(Object modeling scripts)
>> Start

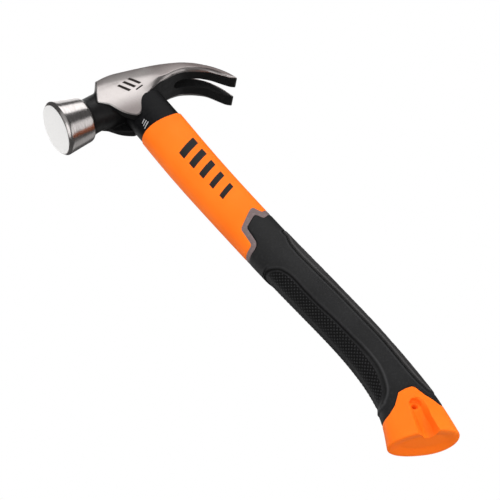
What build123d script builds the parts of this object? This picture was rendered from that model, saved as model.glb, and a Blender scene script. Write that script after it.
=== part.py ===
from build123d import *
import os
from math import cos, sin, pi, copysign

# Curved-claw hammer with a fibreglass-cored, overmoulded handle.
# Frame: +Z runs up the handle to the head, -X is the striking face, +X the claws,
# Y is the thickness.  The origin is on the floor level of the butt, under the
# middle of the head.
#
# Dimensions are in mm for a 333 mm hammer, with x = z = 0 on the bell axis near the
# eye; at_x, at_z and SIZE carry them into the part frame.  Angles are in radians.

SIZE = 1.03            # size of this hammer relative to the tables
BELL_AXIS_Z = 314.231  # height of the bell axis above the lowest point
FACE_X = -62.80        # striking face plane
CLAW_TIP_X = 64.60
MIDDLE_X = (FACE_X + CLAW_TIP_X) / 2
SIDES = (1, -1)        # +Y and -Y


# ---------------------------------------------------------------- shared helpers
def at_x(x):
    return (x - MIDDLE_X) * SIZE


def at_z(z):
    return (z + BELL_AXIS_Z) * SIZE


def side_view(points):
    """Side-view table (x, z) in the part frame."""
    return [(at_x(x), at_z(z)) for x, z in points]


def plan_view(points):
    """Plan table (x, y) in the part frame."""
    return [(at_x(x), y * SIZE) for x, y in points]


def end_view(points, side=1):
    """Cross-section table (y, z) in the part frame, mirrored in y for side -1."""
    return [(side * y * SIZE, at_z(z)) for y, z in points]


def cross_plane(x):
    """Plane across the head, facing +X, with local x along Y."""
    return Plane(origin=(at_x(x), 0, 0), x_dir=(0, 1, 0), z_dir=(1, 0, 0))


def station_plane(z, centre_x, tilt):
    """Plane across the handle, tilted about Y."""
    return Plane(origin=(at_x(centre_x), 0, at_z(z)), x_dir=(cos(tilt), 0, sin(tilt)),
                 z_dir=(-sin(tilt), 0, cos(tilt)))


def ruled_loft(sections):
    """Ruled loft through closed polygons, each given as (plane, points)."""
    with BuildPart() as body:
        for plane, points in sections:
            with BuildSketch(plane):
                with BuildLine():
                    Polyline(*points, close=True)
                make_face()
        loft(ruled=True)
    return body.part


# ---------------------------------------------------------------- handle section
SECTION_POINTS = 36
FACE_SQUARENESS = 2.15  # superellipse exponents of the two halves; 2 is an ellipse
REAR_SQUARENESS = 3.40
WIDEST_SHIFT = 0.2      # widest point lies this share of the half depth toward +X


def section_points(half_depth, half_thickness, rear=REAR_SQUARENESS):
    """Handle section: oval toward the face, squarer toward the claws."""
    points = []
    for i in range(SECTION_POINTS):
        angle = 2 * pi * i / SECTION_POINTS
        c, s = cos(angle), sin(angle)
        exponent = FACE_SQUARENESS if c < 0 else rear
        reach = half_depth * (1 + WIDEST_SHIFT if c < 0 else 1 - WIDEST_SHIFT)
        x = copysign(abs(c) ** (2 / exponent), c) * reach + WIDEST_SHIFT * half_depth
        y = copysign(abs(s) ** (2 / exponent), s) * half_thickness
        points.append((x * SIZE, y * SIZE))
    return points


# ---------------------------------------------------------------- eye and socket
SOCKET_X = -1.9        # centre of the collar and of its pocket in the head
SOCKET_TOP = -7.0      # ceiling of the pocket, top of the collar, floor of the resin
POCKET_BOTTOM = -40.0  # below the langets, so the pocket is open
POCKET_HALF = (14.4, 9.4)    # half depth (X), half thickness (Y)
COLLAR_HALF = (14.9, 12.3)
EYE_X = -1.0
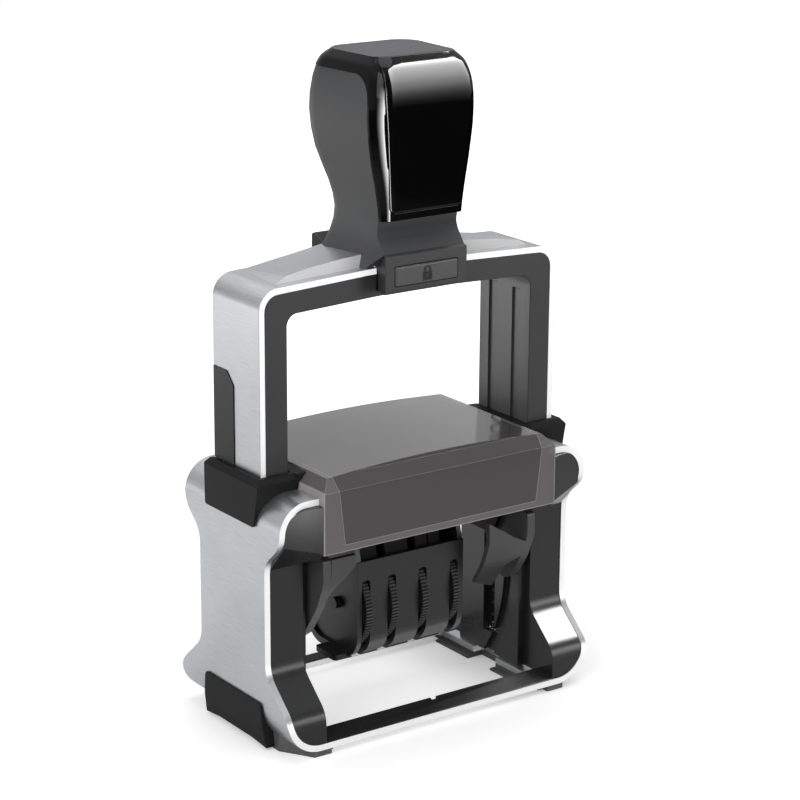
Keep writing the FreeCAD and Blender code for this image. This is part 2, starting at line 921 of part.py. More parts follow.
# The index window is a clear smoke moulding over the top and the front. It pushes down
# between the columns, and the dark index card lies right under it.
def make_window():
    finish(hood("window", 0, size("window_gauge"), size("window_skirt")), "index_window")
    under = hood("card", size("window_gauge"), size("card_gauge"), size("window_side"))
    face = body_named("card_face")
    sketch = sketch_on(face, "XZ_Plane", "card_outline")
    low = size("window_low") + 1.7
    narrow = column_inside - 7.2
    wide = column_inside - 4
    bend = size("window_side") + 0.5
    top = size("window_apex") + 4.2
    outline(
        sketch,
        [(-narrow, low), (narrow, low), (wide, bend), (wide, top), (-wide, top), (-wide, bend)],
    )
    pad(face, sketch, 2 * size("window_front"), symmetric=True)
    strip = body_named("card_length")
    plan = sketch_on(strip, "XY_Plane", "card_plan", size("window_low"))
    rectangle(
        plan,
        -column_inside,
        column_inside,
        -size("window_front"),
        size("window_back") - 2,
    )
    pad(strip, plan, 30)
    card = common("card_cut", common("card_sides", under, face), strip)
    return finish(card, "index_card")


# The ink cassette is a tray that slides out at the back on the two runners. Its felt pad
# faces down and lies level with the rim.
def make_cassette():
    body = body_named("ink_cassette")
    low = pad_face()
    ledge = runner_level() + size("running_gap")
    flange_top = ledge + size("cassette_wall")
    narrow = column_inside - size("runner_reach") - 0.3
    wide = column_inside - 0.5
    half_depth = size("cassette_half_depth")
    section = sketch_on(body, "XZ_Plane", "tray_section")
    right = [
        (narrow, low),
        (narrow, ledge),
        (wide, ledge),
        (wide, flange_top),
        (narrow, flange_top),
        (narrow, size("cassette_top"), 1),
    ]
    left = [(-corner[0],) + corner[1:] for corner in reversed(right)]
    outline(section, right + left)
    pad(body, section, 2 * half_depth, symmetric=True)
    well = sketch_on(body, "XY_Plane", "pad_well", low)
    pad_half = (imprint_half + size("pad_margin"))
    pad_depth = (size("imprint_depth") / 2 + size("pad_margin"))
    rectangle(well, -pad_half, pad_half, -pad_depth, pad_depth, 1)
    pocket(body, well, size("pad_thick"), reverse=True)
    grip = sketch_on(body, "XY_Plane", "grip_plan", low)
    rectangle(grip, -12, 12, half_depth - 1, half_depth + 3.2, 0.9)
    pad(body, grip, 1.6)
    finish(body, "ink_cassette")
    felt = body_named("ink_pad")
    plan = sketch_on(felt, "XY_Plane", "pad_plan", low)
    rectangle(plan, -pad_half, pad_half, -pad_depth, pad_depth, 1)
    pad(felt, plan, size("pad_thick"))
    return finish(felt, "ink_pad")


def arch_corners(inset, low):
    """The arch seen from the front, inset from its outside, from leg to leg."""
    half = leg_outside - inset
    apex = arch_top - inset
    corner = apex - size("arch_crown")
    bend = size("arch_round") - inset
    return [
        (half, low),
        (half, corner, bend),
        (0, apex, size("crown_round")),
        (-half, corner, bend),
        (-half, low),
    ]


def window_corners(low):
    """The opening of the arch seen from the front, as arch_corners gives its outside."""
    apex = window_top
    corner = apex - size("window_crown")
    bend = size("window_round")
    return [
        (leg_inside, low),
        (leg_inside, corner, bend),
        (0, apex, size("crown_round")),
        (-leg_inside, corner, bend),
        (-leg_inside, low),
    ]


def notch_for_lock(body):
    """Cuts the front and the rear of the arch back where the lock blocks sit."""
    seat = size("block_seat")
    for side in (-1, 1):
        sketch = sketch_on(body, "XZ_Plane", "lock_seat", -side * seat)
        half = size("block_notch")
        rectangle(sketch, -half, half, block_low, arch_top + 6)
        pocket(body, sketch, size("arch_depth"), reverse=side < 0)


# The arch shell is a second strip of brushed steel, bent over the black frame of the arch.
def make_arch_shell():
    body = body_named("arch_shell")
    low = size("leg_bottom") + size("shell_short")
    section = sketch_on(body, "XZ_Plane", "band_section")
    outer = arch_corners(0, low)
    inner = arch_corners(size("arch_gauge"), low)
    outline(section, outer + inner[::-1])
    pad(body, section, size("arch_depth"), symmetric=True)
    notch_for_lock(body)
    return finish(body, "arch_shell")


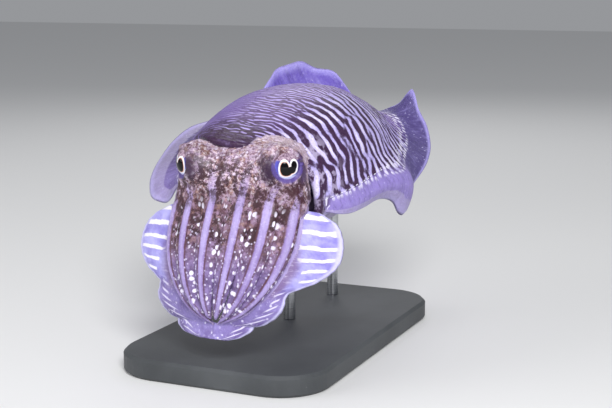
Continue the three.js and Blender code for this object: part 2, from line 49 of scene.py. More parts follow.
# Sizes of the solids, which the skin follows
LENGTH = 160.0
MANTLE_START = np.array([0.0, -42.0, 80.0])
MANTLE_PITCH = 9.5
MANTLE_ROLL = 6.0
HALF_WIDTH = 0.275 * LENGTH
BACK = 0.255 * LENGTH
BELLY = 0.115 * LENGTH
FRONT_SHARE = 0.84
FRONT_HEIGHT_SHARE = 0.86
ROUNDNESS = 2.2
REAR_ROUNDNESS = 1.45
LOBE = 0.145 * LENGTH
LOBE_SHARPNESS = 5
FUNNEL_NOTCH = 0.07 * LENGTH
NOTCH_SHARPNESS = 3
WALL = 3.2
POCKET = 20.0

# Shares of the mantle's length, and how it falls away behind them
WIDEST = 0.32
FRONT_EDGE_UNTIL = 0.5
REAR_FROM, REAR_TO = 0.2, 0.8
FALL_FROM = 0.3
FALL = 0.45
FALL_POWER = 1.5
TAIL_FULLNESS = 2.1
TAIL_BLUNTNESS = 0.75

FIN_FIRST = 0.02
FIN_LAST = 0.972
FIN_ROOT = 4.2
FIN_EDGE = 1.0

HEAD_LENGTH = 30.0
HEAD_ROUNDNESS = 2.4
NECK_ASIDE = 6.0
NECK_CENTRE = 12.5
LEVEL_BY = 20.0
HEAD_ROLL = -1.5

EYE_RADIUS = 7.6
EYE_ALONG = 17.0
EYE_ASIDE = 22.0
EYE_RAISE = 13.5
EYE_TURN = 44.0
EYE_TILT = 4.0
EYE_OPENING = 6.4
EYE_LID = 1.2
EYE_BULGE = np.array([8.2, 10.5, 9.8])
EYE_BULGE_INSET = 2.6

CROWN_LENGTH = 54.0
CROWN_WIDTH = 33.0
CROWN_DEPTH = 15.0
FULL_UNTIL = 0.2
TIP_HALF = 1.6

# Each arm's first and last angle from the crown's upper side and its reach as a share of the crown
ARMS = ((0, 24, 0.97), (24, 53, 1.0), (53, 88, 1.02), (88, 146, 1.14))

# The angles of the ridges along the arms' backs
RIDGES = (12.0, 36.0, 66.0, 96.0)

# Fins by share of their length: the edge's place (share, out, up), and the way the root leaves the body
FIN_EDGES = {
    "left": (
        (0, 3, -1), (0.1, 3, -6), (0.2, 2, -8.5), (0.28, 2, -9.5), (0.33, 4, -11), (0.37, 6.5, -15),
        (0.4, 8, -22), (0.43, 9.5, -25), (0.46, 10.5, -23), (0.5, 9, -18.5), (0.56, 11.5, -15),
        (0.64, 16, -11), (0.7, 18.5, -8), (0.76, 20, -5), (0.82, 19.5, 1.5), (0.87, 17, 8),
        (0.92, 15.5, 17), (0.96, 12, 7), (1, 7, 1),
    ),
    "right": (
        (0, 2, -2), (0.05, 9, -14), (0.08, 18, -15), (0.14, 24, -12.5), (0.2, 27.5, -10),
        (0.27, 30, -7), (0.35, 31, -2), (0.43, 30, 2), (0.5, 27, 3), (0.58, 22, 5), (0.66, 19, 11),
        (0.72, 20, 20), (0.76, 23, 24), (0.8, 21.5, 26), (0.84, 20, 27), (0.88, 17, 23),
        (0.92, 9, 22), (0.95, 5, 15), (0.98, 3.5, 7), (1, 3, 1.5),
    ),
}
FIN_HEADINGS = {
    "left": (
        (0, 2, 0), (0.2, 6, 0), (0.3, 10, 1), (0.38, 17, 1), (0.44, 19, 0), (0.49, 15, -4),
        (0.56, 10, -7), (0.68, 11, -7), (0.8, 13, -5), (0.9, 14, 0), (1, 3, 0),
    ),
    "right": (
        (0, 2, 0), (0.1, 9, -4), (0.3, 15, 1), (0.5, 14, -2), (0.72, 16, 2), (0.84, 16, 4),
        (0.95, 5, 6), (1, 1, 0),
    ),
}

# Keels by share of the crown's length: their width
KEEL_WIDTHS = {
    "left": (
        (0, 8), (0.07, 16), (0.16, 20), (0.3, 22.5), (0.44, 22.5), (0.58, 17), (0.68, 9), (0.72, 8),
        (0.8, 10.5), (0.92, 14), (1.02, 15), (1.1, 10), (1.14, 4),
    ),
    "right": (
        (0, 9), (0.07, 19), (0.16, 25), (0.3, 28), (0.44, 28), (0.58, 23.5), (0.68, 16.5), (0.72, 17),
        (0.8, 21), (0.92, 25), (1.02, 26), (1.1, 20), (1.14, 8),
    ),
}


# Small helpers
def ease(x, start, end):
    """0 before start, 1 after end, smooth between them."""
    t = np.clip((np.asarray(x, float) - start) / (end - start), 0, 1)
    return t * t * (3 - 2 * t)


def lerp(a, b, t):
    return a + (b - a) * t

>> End

SET EXERCISE - The answer should consist of the lines from the first line of the entries through the line with "from math import cos, sin, pi, copysign", copied exactly.

ANSWER TO THIS EXERCISE -
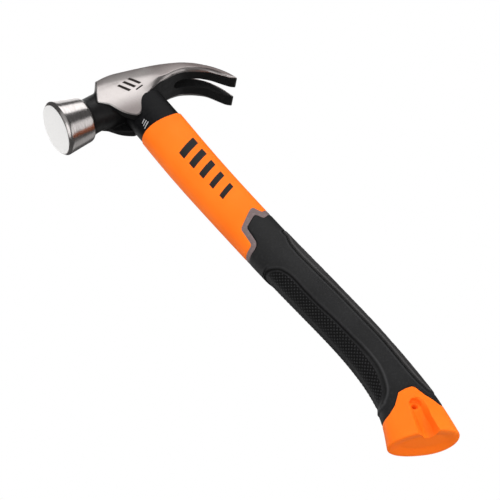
What build123d script builds the parts of this object? This picture was rendered from that model, saved as model.glb, and a Blender scene script. Write that script after it.
=== part.py ===
from build123d import *
import os
from math import cos, sin, pi, copysign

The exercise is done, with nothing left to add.